DFB droht politisches Nachspiel

So schrieb unter anderem die „Daily Mail“, dass ein Arrangement getroffen worden sei, dass Dempsey vor der Abstimmung zurück in das Dolder Grand Hotel gehen und einen Koffer in der Garderobe einsammeln sollte. Dieser sollte 250.000 US-Dollar beinhalten, ein Taxi sollte Dempsey anschließend zum Flughafen bringen. Für diese Anschuldigungen gibt es bislang keine Beweise.

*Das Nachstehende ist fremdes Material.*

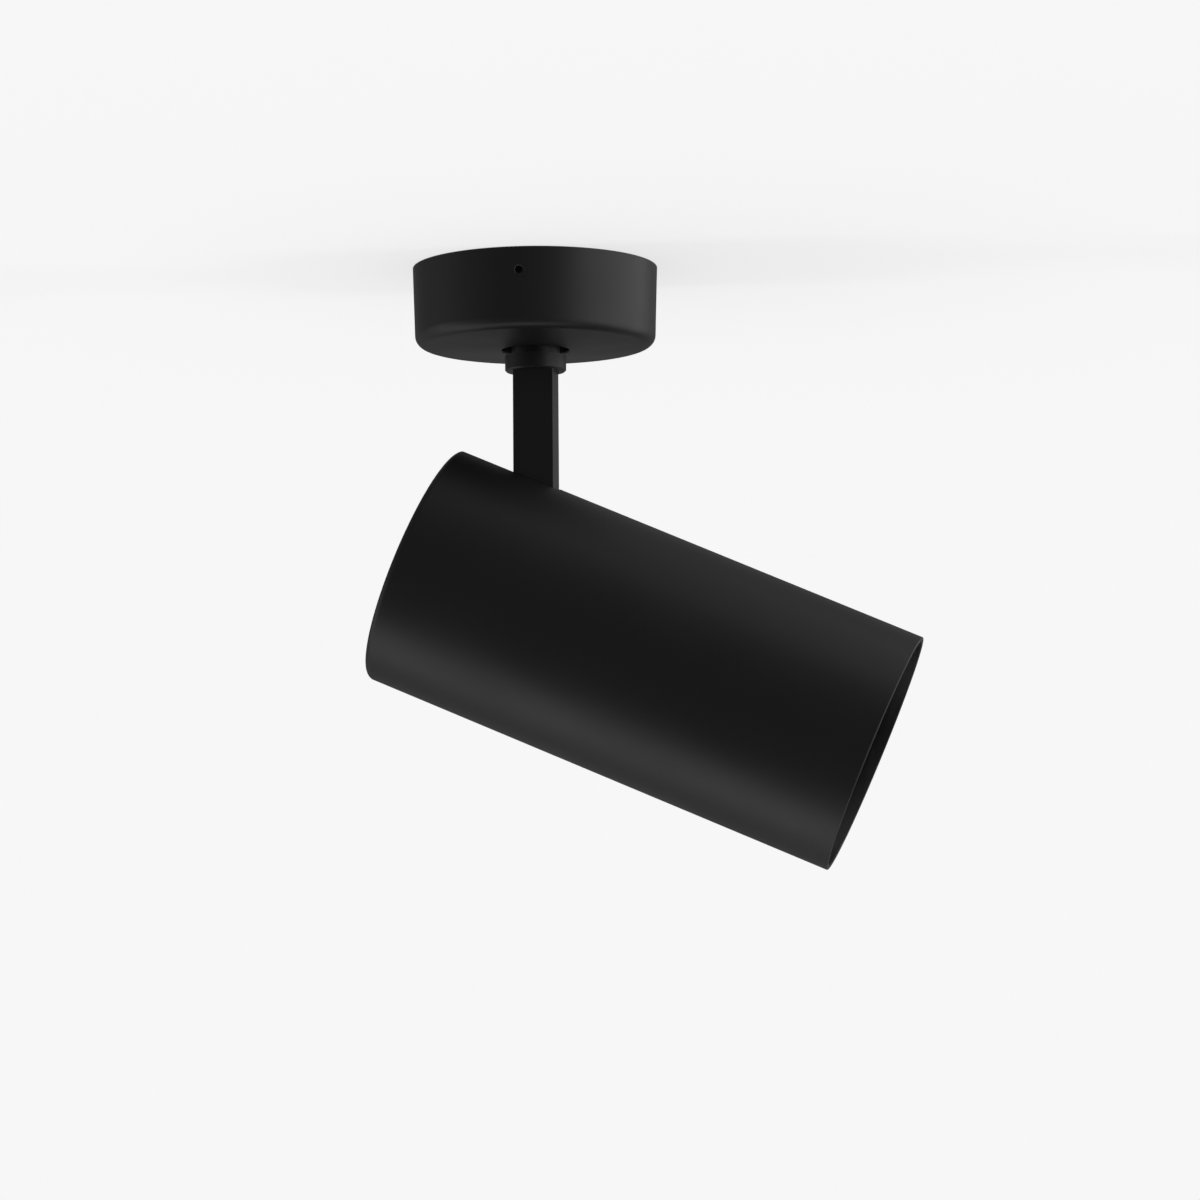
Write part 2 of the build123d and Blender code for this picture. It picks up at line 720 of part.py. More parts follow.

In den entscheidenden Wahl-Minuten habe er „nicht tolerierbaren Druck“ verspürt, verriet Dempsey später. „Einflussreiche europäische Interessen-Gruppen“ hätten ihm klargemacht, dass ein Votum für den eigentlichen Favoriten Südafrika Konsequenzen haben würde, ließ Dempsey wissen.

Sponsoren machen Druck

Unterdessen droht dem DFB auch ein politisches Nachspiel und mögliche Auswirkungen auf seine EM-Ambitionen. „Insbesondere im Kontext mit den Bewerbungen um internationale Großereignisse kommt die Politik ja auch ins Spiel“, sagte Dagmar Freitag (SPD), Vorsitzende des Sportausschusses im Deutschen Bundestag, in „sport inside“ des WDR-Fernsehens mit Blick auf die Fußball-Europameisterschaft 2024. „Ich denke nur an das Thema Steuerbefreiungen, die dann erteilt werden müssen.“ Man schaue im Moment, „was den Fußball angeht, schon besonders genau hin.“

Auch Sponsoren DFB fordern nun lückenlose Aufklärung. „Über die derzeitigen Vorwürfe bezüglich der WM-Vergabe 2006 haben wir mit den DFB-Verantwortlichen gesprochen“, sagte Ulrike Strauß, Sprecherin des Versicherungskonzerns Allianz (München) der „Sport Bild“ (Mittwochausgabe). „Wir gehen davon aus, dass der DFB die Vorwürfe lückenlos aufklären wird.“ Auch beim Chemie-Konzern Henkel (Düsseldorf) werden die Vorwürfe genau beobachtet. „Wir verfolgen die aktuelle Berichterstattung rund um die Vergabe der WM 2006 sehr aufmerksam“, sagte Henkel-Sprecher Lars Witteck dem Sportmagazin.